Average order value is a core input to customer lifetime value (CLV). CLV multiplies AOV by purchase frequency and average customer lifespan, so raising AOV lifts CLV directly. That's why upselling — which increases AOV — can also increase customer lifetime value by 20 to 40 percent. A shopper who spends more per order usually spends more across their relationship with your store too.

What is a good average order value?

A good AOV depends entirely on your industry. The global ecommerce average is roughly $185, but Luxury and Jewelry averages around $386 while Pet Care sits near $63. Rather than chasing a universal number, benchmark against your own vertical and against your store's past trend. A steadily rising AOV inside your category is a better signal than beating a global average.
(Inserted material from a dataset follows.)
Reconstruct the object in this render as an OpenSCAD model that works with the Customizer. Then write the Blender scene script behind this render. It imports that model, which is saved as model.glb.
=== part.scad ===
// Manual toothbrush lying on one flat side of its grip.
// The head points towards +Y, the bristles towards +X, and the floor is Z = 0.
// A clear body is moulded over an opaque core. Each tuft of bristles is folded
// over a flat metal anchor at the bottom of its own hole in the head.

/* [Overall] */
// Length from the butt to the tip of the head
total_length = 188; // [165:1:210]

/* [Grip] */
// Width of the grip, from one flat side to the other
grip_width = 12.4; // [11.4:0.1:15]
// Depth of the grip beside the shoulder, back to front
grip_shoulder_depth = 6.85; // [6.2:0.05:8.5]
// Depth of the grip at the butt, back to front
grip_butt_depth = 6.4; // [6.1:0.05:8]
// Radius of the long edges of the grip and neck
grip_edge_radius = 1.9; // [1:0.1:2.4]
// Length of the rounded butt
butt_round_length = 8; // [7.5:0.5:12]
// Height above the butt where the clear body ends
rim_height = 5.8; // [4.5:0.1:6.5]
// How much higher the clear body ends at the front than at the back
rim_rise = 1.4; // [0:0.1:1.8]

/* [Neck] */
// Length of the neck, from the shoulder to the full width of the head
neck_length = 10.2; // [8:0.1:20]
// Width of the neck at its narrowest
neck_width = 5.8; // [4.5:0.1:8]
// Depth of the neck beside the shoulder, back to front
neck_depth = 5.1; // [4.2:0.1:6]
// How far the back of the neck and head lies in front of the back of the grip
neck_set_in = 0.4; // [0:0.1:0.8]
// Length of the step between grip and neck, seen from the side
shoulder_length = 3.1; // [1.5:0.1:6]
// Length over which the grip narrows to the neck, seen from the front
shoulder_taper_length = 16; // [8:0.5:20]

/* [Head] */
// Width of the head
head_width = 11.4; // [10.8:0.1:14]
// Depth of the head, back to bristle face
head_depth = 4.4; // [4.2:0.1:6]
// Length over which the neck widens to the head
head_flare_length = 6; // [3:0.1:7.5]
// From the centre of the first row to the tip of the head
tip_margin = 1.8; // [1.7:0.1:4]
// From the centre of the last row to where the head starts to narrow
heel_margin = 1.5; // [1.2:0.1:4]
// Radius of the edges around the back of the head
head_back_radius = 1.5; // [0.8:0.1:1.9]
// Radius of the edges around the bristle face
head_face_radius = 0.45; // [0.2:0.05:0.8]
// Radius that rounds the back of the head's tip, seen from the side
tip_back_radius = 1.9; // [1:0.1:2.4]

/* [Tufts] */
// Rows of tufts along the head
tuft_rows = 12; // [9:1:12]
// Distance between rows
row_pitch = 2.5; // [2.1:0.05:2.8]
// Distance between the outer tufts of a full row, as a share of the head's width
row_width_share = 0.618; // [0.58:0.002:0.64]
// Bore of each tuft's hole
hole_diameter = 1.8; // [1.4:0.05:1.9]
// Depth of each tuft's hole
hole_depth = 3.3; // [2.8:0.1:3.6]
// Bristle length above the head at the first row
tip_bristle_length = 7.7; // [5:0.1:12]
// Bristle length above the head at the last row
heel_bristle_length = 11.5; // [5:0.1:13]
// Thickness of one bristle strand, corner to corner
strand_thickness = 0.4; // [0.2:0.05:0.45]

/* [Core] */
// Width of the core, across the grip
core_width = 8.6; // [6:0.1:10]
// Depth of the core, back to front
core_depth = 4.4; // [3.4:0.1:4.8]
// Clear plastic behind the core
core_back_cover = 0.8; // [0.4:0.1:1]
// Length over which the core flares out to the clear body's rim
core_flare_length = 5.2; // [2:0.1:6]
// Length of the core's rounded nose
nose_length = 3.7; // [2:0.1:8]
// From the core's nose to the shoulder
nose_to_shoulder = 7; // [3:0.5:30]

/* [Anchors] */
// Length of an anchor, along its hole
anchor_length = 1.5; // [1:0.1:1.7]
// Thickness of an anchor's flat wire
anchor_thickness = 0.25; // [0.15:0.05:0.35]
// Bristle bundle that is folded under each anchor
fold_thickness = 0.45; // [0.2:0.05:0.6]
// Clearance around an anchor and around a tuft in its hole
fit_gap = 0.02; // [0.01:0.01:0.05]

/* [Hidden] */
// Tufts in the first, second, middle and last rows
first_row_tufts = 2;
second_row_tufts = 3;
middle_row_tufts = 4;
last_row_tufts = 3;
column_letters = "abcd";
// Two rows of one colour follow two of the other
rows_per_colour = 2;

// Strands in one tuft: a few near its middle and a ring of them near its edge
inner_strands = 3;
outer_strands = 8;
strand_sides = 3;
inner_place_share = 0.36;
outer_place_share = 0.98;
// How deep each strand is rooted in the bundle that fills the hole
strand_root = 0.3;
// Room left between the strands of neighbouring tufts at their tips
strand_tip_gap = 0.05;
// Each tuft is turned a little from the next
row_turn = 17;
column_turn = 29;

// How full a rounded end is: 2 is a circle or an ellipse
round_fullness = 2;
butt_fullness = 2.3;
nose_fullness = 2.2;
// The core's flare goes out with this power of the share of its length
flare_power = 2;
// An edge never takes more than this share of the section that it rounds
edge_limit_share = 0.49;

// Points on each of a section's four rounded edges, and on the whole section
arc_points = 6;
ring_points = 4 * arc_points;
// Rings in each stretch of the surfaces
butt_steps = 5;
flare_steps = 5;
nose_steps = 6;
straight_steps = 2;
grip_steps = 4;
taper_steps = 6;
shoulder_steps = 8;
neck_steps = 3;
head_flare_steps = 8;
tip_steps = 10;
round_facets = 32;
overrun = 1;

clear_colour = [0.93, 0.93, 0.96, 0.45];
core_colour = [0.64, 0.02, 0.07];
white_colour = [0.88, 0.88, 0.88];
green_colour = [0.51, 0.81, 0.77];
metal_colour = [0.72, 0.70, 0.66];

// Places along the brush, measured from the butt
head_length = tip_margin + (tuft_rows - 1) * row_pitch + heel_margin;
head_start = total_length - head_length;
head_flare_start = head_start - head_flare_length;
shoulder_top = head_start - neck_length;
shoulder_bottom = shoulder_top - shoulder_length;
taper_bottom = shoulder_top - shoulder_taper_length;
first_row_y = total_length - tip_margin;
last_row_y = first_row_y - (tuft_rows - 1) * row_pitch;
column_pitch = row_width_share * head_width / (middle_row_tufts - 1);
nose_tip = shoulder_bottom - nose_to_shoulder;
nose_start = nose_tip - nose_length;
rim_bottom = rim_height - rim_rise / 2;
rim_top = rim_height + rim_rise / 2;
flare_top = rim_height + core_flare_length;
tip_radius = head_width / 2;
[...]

What is AOV meaning in sales?

In sales, AOV (average order value) is the average revenue generated per order or transaction. It tells you how much a typical customer spends each time they buy. Alongside conversion rate and purchase frequency, AOV is a core monetization metric that shows how efficiently you turn each transaction into revenue, and it's one of the clearest levers for growing sales without more traffic.
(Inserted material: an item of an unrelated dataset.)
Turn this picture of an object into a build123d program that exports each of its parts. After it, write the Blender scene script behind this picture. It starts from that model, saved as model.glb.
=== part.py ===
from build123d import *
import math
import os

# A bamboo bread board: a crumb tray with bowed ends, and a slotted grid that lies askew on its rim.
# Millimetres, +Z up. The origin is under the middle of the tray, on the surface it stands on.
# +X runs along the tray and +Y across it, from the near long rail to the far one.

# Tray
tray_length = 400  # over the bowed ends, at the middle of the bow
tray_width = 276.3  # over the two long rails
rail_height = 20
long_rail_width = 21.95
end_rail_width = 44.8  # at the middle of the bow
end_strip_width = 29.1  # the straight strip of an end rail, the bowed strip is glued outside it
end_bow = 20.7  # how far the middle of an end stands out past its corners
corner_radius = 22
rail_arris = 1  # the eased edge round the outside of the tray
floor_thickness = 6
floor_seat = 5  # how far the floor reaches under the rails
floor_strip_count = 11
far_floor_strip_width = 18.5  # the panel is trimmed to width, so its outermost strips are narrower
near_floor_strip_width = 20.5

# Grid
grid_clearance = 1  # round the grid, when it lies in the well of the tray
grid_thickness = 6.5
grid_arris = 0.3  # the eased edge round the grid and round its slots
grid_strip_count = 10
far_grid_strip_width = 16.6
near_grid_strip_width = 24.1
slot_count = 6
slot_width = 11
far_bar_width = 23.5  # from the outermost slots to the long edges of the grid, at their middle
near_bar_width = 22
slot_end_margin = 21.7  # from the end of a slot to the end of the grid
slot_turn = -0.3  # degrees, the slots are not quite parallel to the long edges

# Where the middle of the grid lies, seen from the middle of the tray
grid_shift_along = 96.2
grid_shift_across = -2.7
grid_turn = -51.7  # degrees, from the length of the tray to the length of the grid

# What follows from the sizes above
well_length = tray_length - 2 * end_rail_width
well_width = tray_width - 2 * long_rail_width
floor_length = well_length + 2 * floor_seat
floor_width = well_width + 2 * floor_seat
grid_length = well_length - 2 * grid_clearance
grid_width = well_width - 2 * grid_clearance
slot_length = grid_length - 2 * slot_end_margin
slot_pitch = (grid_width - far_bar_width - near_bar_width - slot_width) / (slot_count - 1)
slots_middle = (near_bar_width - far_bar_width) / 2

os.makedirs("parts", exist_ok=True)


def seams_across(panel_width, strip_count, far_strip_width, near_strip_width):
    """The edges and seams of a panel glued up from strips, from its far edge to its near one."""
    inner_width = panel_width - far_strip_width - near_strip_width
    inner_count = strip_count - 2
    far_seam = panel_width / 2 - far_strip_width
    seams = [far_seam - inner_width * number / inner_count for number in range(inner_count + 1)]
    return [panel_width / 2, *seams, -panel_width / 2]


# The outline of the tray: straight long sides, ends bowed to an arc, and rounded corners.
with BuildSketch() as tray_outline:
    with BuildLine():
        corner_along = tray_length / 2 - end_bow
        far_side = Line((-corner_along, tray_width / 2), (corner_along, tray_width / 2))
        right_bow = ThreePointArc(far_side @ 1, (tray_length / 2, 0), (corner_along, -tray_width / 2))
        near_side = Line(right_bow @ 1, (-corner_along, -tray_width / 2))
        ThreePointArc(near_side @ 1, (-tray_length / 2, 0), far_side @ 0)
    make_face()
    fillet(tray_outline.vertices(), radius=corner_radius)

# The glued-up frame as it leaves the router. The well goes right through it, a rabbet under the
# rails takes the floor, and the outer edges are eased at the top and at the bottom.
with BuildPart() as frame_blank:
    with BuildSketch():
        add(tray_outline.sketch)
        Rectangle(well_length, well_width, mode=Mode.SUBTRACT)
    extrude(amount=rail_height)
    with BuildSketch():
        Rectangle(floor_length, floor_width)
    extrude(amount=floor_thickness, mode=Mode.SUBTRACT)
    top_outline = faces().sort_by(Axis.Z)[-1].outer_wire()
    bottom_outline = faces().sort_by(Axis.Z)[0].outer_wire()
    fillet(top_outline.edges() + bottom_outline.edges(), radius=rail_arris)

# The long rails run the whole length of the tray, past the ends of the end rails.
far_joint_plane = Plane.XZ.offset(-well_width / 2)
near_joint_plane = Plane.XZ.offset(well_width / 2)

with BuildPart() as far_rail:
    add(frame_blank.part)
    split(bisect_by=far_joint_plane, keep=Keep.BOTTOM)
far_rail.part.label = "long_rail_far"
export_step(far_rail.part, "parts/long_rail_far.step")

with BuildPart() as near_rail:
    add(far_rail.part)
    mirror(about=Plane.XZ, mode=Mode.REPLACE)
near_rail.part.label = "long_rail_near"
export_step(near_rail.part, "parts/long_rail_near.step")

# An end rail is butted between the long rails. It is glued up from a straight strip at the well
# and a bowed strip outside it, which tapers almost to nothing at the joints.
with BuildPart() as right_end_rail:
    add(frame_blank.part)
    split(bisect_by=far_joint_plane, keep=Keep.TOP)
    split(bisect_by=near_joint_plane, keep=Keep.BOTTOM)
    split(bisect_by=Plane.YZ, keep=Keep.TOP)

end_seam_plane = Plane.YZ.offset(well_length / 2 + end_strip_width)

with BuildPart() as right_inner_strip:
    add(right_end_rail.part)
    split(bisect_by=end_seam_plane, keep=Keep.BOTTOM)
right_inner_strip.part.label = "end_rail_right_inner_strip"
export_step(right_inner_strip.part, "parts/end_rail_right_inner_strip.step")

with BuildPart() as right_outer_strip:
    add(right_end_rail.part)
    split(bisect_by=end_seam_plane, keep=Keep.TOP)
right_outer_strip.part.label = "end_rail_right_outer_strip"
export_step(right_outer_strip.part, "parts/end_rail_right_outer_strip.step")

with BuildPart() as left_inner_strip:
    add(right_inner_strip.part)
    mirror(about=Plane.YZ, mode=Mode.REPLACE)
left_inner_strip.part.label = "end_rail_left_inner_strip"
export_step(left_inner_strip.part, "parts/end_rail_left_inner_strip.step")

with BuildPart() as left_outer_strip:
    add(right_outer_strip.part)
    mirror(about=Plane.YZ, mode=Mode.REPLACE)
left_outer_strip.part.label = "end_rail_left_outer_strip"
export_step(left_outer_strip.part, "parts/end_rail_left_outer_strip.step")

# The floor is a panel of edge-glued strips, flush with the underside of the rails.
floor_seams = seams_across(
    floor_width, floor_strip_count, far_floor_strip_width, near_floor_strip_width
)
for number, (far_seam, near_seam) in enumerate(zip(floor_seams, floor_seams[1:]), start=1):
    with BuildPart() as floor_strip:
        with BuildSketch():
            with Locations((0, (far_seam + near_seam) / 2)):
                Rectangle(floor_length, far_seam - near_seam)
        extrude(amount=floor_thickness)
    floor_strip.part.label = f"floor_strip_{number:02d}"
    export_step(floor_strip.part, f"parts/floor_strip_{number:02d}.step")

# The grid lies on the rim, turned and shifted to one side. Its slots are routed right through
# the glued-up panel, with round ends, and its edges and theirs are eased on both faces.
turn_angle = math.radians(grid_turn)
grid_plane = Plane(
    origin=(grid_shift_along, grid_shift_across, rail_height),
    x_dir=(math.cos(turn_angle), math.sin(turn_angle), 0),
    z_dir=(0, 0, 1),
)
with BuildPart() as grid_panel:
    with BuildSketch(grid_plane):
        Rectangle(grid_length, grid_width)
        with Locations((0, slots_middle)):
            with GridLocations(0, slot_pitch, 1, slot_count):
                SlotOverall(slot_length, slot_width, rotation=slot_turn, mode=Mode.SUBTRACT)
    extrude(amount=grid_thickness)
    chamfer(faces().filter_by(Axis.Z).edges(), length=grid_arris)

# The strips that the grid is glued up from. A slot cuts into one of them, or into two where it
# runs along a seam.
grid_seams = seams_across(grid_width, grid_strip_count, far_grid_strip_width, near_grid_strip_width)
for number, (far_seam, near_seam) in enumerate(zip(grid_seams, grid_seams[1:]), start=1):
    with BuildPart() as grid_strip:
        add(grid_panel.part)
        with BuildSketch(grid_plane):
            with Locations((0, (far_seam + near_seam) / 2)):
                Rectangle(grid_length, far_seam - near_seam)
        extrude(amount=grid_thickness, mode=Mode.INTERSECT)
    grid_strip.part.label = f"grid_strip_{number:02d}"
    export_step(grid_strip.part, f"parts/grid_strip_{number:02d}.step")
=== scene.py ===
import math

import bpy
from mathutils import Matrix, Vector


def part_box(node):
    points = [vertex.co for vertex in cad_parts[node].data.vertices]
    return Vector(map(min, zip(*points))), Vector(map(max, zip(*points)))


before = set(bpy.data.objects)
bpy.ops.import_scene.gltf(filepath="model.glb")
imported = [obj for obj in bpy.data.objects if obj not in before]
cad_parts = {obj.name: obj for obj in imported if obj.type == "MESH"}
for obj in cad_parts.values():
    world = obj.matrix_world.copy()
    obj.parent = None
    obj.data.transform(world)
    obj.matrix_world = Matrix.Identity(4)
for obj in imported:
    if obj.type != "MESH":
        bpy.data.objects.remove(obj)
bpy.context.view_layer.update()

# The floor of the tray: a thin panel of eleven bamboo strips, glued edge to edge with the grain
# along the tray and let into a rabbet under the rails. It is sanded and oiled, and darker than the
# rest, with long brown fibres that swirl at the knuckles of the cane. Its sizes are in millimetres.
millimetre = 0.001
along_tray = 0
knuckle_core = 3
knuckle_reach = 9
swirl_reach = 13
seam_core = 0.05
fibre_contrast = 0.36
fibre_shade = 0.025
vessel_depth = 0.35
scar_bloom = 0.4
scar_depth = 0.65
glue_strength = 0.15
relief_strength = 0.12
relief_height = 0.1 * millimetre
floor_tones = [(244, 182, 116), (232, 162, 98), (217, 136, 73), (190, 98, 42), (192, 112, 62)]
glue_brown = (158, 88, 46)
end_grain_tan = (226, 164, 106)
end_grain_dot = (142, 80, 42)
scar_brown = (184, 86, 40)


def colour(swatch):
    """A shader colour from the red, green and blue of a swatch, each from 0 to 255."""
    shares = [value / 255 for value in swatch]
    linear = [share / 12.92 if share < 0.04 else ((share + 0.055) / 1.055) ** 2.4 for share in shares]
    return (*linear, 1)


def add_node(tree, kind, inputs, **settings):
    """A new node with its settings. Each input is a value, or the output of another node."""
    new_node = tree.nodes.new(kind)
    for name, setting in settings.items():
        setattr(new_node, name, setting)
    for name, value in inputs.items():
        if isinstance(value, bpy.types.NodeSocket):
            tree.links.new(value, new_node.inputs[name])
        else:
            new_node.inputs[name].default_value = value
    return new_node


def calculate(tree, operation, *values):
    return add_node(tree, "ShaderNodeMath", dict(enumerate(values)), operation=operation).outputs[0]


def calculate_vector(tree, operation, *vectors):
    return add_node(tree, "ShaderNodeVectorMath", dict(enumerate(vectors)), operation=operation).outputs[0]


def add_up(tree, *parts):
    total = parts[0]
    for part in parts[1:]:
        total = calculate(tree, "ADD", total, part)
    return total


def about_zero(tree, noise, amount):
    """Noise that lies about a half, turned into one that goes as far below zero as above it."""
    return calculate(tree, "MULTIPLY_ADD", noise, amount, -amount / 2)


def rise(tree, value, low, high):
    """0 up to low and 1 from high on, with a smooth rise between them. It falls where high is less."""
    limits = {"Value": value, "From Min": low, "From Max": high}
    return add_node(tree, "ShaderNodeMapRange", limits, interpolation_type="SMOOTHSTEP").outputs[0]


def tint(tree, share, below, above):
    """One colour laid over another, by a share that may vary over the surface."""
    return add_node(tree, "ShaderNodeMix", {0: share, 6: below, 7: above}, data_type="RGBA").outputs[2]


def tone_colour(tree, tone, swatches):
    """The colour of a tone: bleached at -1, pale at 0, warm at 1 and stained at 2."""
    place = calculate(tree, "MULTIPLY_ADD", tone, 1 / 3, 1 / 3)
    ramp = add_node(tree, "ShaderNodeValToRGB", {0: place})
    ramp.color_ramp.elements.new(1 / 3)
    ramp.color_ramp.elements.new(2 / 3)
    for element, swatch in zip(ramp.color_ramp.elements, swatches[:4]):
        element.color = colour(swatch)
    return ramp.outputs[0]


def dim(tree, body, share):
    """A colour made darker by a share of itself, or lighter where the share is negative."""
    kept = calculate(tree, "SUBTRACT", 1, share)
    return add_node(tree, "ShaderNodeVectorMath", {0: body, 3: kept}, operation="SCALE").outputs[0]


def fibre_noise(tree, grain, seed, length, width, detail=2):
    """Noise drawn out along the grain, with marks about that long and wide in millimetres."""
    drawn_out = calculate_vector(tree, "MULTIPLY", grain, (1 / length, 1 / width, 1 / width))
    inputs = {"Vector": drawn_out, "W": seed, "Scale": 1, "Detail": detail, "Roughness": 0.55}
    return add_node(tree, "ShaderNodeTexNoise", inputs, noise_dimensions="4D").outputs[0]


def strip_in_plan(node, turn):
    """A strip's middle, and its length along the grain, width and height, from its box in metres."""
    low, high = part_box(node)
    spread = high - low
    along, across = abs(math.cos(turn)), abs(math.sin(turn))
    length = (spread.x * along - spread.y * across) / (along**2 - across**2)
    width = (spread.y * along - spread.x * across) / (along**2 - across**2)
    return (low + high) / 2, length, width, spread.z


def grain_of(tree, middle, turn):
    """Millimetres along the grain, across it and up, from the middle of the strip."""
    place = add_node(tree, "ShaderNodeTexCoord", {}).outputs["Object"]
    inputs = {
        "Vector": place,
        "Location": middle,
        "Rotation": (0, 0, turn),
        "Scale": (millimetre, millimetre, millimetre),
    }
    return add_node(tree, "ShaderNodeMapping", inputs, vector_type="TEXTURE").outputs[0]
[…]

What are the best ways to increase average order value in 2026?

The highest-impact tactics are product bundling, upselling to higher-tier products, cross-selling complementary items, free-shipping thresholds set above your current AOV, and personalized product-recommendation popups. Recommendation popups are especially effective because product recommendations drive 10 to 30 percent of ecommerce revenue. Start with two or three tactics that fit your catalog, then A/B test one change at a time while watching your margin.

Why focus on increasing AOV instead of getting more traffic?

Increasing AOV grows revenue from visitors you already acquired, so it improves margins without raising ad spend. With acquisition costs climbing across digital channels, lifting the value of each existing order is often cheaper and faster than buying more traffic. It also improves your unit economics, which lets you afford more for acquisition later. AOV is usually the cheapest revenue lever to pull first.